Why CC BY-NC-SA 4.0 for the weights
For public release, TerraSeg is trained on a mixture of 11 major autonomous driving datasets (the OmniLiDAR aggregation, minus VoD). The weights file inherits the most restrictive combination of the upstream dataset licenses, which is CC BY-NC-SA 4.0. Specifically:
- Several datasets (nuScenes, SemanticKITTI, Argoverse 2, MAN TruckScenes) are themselves released under CC BY-NC-SA 4.0. The community-standard practice for autonomous-driving models trained on these datasets is to inherit the NonCommercial + ShareAlike terms in any released model artifact.
- The Waymo Open Dataset Terms of Use explicitly define machine-learning weights and parameters trained on the dataset as "Derivative IP" and restrict their distribution to non-commercial purposes. Because TerraSeg's training mix includes Waymo Perception, the released weights inherit this restriction directly (see the Waymo-specific notice below).
- Other datasets in the mix (ONCE, KITTI-360, AevaScenes) carry custom academic, non-commercial licenses with similar effective restrictions.
CC BY-NC-SA 4.0 is the simplest standardized license that satisfies all of these constraints simultaneously.
Waymo Open Dataset-specific notice
Per the Waymo Open Dataset Terms of Use, the TerraSeg weights constitute Derivative IP of the Waymo Open Dataset and are therefore distributed for non-commercial purposes only. They must not be used in or deployed to any production system, used to assist in the operation of a real-world vehicle, or used in connection with primarily commercial activities. Commercial use of the weights would require an independent commercial agreement with Waymo and with the other upstream dataset providers.
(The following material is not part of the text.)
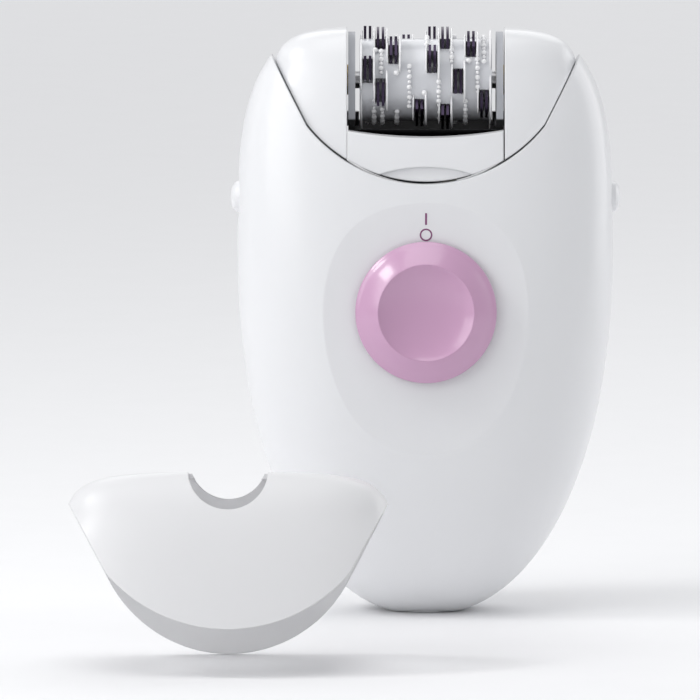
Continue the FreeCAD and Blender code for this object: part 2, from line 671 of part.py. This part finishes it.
keep("head_frame", shaped(head_frame()))
for side, side_name in ((-1, "left"), (1, "right")):
    bush_x = side * cheek_in
    keep(f"barrel_bush_{side_name}", turned([(1.55, 0), (2.58, 0), (2.58, 2.3), (1.55, 2.3)],
                                            (bush_x, 0, barrel_z), X * side))
    keep(f"roller_axle_{side_name}", rod(0.5, 4.8, (side * roller_x, 0, roller_z - 2.4)))
    keep(f"pressure_roller_{side_name}", turned([(0.56, 0), (roller_radius, 0), (roller_radius, 2.4), (0.56, 2.4)],
                                                (side * roller_x, 0, roller_z - 1.2)))
    low, high = sorted((side * (nose_tip - 0.3 - latch_thick), side * (nose_tip - 0.3)))
    arm = solid_box(low, high, -3.2, 3.2, 66.5, head_top).common(head_form(cavity_offset - 0.02))
    window = nose_radius + 0.5
    middle = float(release_z)
    arm = arm.cut(solid_box(-30, 30, -window, window, middle - window, middle + window))
    keep(f"latch_arm_{side_name}", shaped(arm))

# --------------------------------------------------------------------------- the barrel

drum_radius, drum_core, drum_half = (float(size(n)) for n in ("drum_radius", "drum_core", "drum_half"))
pitch, tip_radius = float(size("column_pitch")), float(size("tip_radius"))
columns = [pitch * (i - 4.5) for i in range(10)]
front_spots = [(0, 18), (1, 70), (1, -11), (2, 45), (4, -41), (5, 32), (6, 71), (6, -49), (7, 3), (8, 56),
               (9, -27)]
back_spots = [(i, 112 + (i * 53) % 130) for i in range(10)]
tweezer_spots = front_spots + back_spots
gap_half, plate_thick, tweezer_gap = 0.78, 0.45, 0.4


def around_barrel(shape, angle):
    """Turns a shape that stands on +Z of the barrel's axis to an angle up from the front."""
    shape.rotate(Vector(0, 0, float(barrel_z)), X, 90 - angle)
    return shape


def drum_shape():
    """A core with a disc at each side of every column, and a blade on the disc beside each tweezer."""
    centre = Vector(-drum_half, 0, float(barrel_z))
    body = Part.makeCylinder(drum_radius, 2 * drum_half, centre, X)
    core = Part.makeCylinder(drum_core, 2 * drum_half, centre, X)
    for x in columns:
        ring = Part.makeCylinder(20, 2 * gap_half, Vector(x - gap_half, 0, float(barrel_z)), X)
        body = body.cut(ring.cut(core))
    blades = []
    for i, angle in tweezer_spots:
        blade = Part.makeBox(0.4, 4.8, 4.0, Vector(columns[i] + gap_half + 0.02, -2.4, float(barrel_z) + 5.0))
        top = Part.makeCylinder(tip_radius - 0.2, 1, Vector(columns[i] + gap_half, 0, float(barrel_z)), X)
        blades.append(around_barrel(blade.common(top), angle))
    body = body.fuse(blades)
    return body.cut(Part.makeCylinder(1.52, 2 * drum_half, centre, X))


def tweezers(offset):
    """Plates in the columns, one beside each tweezer spot's middle, standing past the drum."""
    plates = []
    for i, angle in tweezer_spots:
        foot = Vector(columns[i] + offset, -2.1, float(barrel_z) + drum_core + 0.06)
        one = Part.makeBox(plate_thick, 4.2, 10.0, foot)
        top = Part.makeCylinder(tip_radius, 4, Vector(columns[i] - 2, 0, float(barrel_z)), X)
        plates.append(around_barrel(one.common(top), angle))
    return Part.makeCompound(plates)


keep("barrel_drum", shaped(drum_shape()))
keep("barrel_shaft", rod(1.5, 14.35 + gear_x + gear_width + 0.3, (-14.35, 0, barrel_z), X))
keep("fixed_tweezers", shaped(tweezers(-tweezer_gap / 2 - plate_thick)))
keep("moving_tweezers", shaped(tweezers(tweezer_gap / 2)))

# --------------------------------------------------------------------------- the cap


cap_gap = 0.15


def cap_shape():
    """A shell over the whole head with a round-ended window in front, over the top and behind."""
    cap_wall = float(size("cap_wall"))
    top = head_top + head_step
    shell = head_form(0.0).cut(head_form(-cap_wall)).cut(below_seam(cap_gap))
    half = float(size("cap_window")) / 2
    for y_from, depth in ((-30, 6.4), (-0.5, 3.9)):
        corner = half * 0.62
        centre_z = top - depth + half
        notch = Part.makeCylinder(half, 30.5, Vector(0, y_from, centre_z), Y)
        notch = notch.fuse(solid_box(-half, half, y_from, y_from + 30.5, centre_z, centre_z + corner + 10))
        shell = shell.cut(notch)
    return shell


def stored_cap():
    """The cap beside the handle: on its back edge, leaning back towards the handle."""
    shape, back_edge = cap_shape(), float(size("seam_back_z")) + cap_gap
    lean = float(size("cap_lean"))
    shape.rotate(Vector(0, 0, back_edge), X, -lean)
    dip = half_depth(back_edge, 0.0) * math.sin(math.radians(lean))
    shape.translate(Vector(size("cap_x"), size("cap_y"), dip - back_edge + 0.02))
    return shape


keep("cap", shaped(stored_cap()))

# --------------------------------------------------------------------------- check and write

doc.recompute()
for item in doc.Objects:
    if "Invalid" in item.State or "Error" in item.State:
        raise RuntimeError(f"{item.Label} did not recompute: {item.State}")
os.makedirs("parts", exist_ok=True)
for name, item in nodes.items():
    if item.Shape.isNull() or not item.Shape.isValid():
        raise RuntimeError(f"{name} has no valid shape")
    item.Shape.exportStep(f"parts/{name}.step")
print(len(nodes), "sub-parts written")
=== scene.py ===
import json
import math

import bmesh
import bpy
from mathutils import Matrix, Vector
from mathutils.bvhtree import BVHTree


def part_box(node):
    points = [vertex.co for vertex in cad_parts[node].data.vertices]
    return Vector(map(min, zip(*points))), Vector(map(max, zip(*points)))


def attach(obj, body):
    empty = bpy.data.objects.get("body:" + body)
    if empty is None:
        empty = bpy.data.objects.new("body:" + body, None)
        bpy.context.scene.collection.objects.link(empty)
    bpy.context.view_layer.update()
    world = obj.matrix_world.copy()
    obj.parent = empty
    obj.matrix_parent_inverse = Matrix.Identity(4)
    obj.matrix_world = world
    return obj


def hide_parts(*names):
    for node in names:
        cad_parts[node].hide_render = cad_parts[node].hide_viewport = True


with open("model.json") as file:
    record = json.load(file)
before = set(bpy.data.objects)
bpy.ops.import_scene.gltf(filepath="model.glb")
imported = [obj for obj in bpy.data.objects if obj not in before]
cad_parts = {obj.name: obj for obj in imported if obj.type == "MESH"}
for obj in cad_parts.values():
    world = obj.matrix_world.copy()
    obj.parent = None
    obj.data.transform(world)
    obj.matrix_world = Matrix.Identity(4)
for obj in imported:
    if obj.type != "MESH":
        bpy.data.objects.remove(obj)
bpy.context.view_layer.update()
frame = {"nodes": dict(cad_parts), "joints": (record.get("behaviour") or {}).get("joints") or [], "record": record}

MM = 0.001
scene = bpy.context.scene
scene.view_settings.view_transform = "Standard"


# ------------------------------------------------------------------ materials

def shader(name):
    """A new node material, its tree and its shader."""
    material = bpy.data.materials.new(name)
    material.use_nodes = True
    tree = material.node_tree
    return material, tree, tree.nodes["Principled BSDF"]


def node(tree, kind, **values):
    """A node with its properties and, by name, its inputs set."""
    item = tree.nodes.new(kind)
    for key, value in values.items():
        if hasattr(item, key):
            setattr(item, key, value)
        else:
            item.inputs[key.replace("_", " ")].default_value = value
    return item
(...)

Upstream dataset attributions
If you use the TerraSeg weights, please cite this work and the 11 upstream datasets that contribute to OmniLiDAR. The references below are taken directly from the TerraSeg paper (see Table 2 there for dataset statistics).
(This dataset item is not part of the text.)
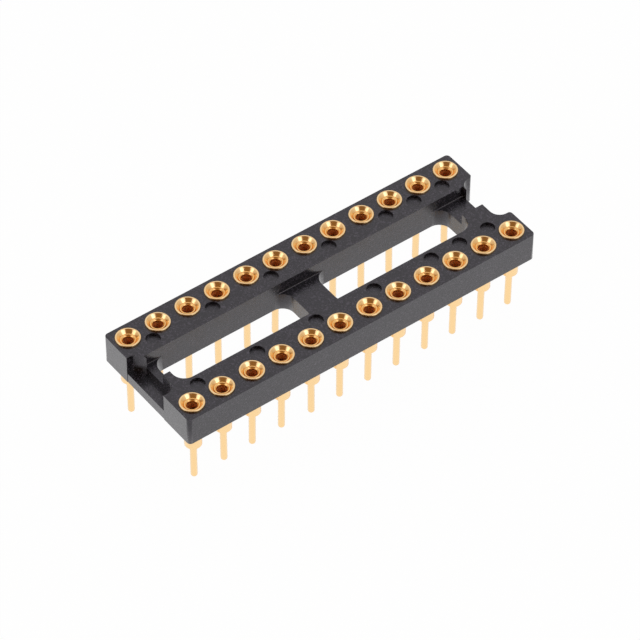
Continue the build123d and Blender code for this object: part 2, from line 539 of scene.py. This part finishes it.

| Dataset | Primary reference | License |
|---|---|---|
| SemanticKITTI | Behley et al., ICCV 2019 | CC BY-NC-SA 4.0 |
| Lyft Level 5 AV Dataset | Kesten et al., 2019 | CC BY 4.0 |
| nuScenes | Caesar et al., CVPR 2020 | CC BY-NC-SA 4.0 |
| Waymo Open Dataset | Sun et al., CVPR 2020 | Waymo Open Dataset Terms of Use (non-commercial) |
| PandaSet | Xiao et al., ITSC 2021 | PandaSet custom (CC BY 4.0-aligned, commercial use permitted) |
| ONCE | Mao et al., NeurIPS 2021 | Custom academic / non-commercial |
| KITTI-360 | Liao, Xie, Geiger, T-PAMI 2022 | Custom academic / non-commercial |
| Argoverse 2 Lidar | Wilson et al., NeurIPS 2021 | CC BY-NC-SA 4.0 |
| Zenseact Open Dataset (ZOD) | Alibeigi et al., ICCV 2023 | CC BY 4.0 |
| MAN TruckScenes | Fent et al., NeurIPS 2024 | CC BY-NC-SA 4.0 |
| AevaScenes | Narasimhan et al., 2025 | Custom non-commercial research license |
Quick start (Python)
import torch
from terraseg import TerraSegPredictor
predictor = TerraSegPredictor(
variant="S", # "S" for Small (~12M) or "B" for Base (~46M)
checkpoint_path="hf://TedLentsch/TerraSeg/terraseg_s.pth",
)
coord = torch.randn(50_000, 3, device="cuda") # Your (N, 3) point cloud in meters.
labels = predictor.predict(coord=coord) # Shape (N,) with datatype uint8. Labels: 0 = ground, 1 = non-ground.
TerraSeg runs in FP32; the predictor optionally accepts compile_model=True to wrap the model with torch.compile for extra throughput on supported GPUs.
Quick start (ROS2)
The accompanying ROS2 package (terraseg_ros2) wraps the predictor and subscribes to a sensor_msgs/PointCloud2 topic. See the main repository README for the full launch recipe and topic API.
Citation
If you use TerraSeg in your research, please cite:
@inproceedings{lentsch2026terraseg,
title={TerraSeg: Self-Supervised Ground Segmentation for Any LiDAR},
author={Lentsch, Ted and Montiel-Marín, Santiago and Caesar, Holger and Gavrila, Dariu M},
booktitle={Computer Vision and Pattern Recognition (CVPR)},
year={2026}
}
and the upstream dataset references summarized in the attribution table above.